自分は自分の好きな曲を好きなように演奏し、ご満悦で公開するので、ここで終わり。

あとは、これを見た人が勝手に好きとか嫌いとか思ってる。

「好きも嫌いも知らんがな(自分自身とは何の関係もない)」と決め込めば、どうでも良い問題に思えてくる。

ここで測られているのは、私が上げた動画に対する客観評価ではなく、”あなたの感性(主観)”ですよと。w

物凄い責任転嫁だな。でも、たぶん正しい。

 

■Dislikeが気にならなくなる時

参照数全体や登録者数が増えて、好きが増えてくると”嫌い”の声が”少数者”であると相対化されることになる。

心理的にも「好き」と言ってくれる人に救われるというか。中和されるというか。

Dislikeを感情的な攻撃として用いることが社会的な問題になり、YoutubeはDislike表示をチャンネルオーナーにしか見せなくなった。

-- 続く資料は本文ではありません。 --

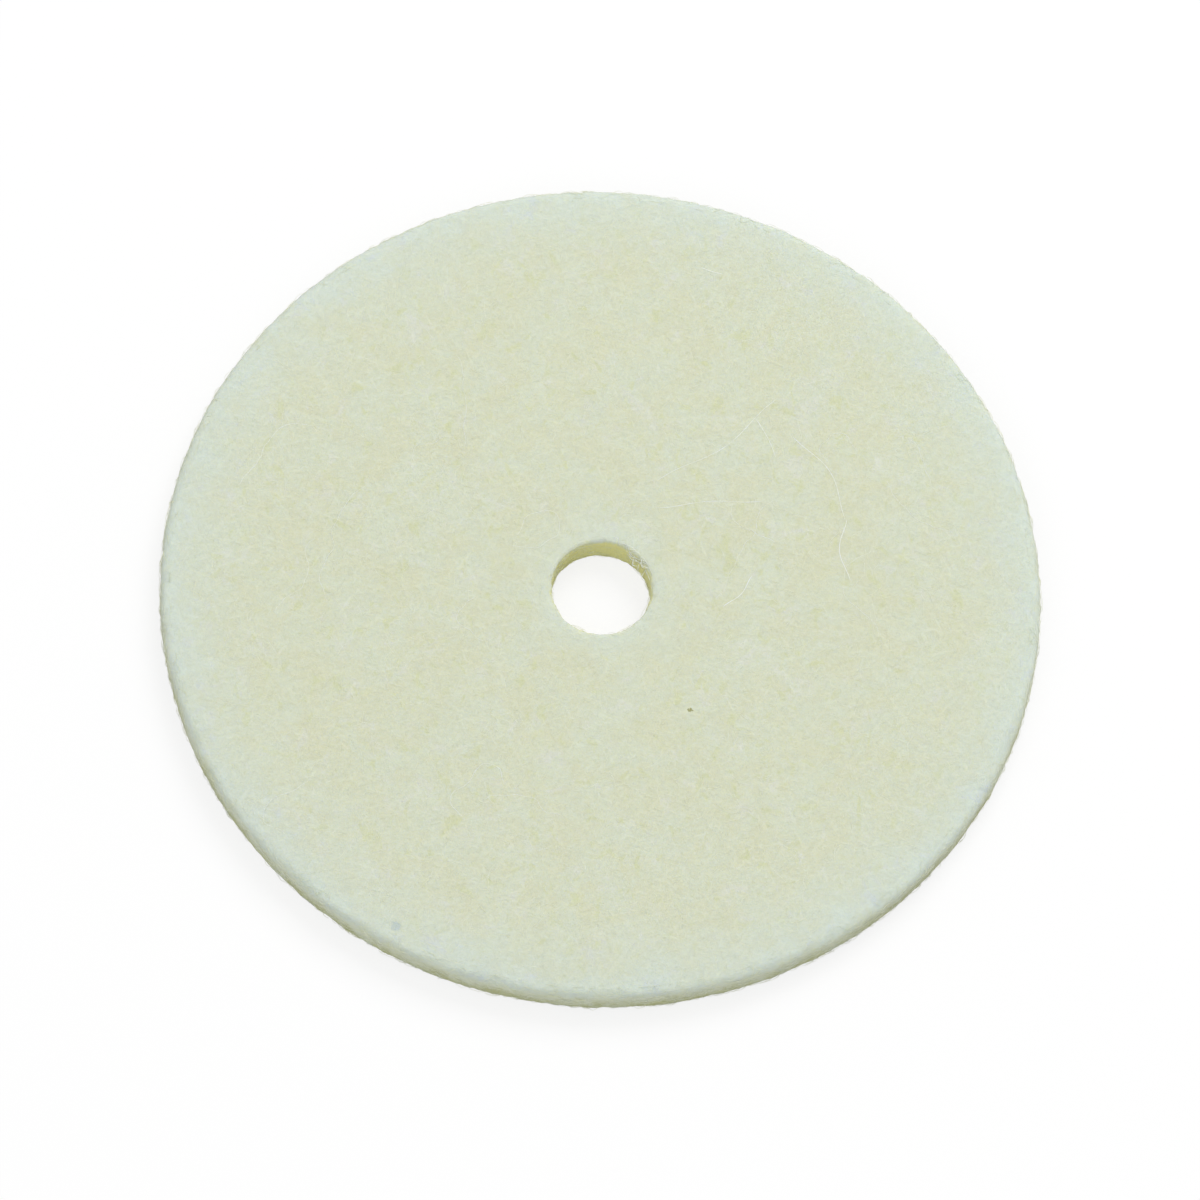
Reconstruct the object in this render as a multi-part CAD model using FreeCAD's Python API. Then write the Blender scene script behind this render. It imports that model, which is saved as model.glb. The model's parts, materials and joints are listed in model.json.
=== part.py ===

”嫌い”があまりにたくさんになると、メンタル的にもヤバそうだ。

存在意義とか、何をやってもダメとか思っちゃいそう。

ネットを使ったイジメに加担する輩のあまりにも多いこと。

好きや嫌いをネットで表明することが、一つの意思表示というか参加意識に繋がっている。

 

結局、嫌い嫌いも好きのうち、興味の裏返しだ・・・と考えるのが精神衛生上よろしい。嫌いっていうことは、好きだと思って見たけど、思ったほどじゃなかったとか「これじゃない」と言われているのだから、自分の意識と、見た人の意識が違ったというだけのこと。

 

■そして、感謝

”嫌い”を付ける前までは、検索なりでサムネイルを目にして、実際にクリックして、「どれどれ見てやろうか」と思ってくれたわけだ。ありがたい。

Youtubeが「あなたこれ好きだと思うよ」と検索結果にリストしてくれたサムネールを見てもスルーした人がほとんどである中で、選択的な行為をしてくれたことに感謝!

実際に動画を見るという時間の浪費をした挙句に、フィードバックまでくれた。

まぁ、Dislikeを押すこと自体、何の抵抗もないし、ただマウスの左クリック、もしくはスクリーンをタップするだけのことだ。もっと軽いものなんだろう。

 

うんうん、LikeもDislikeも贈り物に思えてきたよ。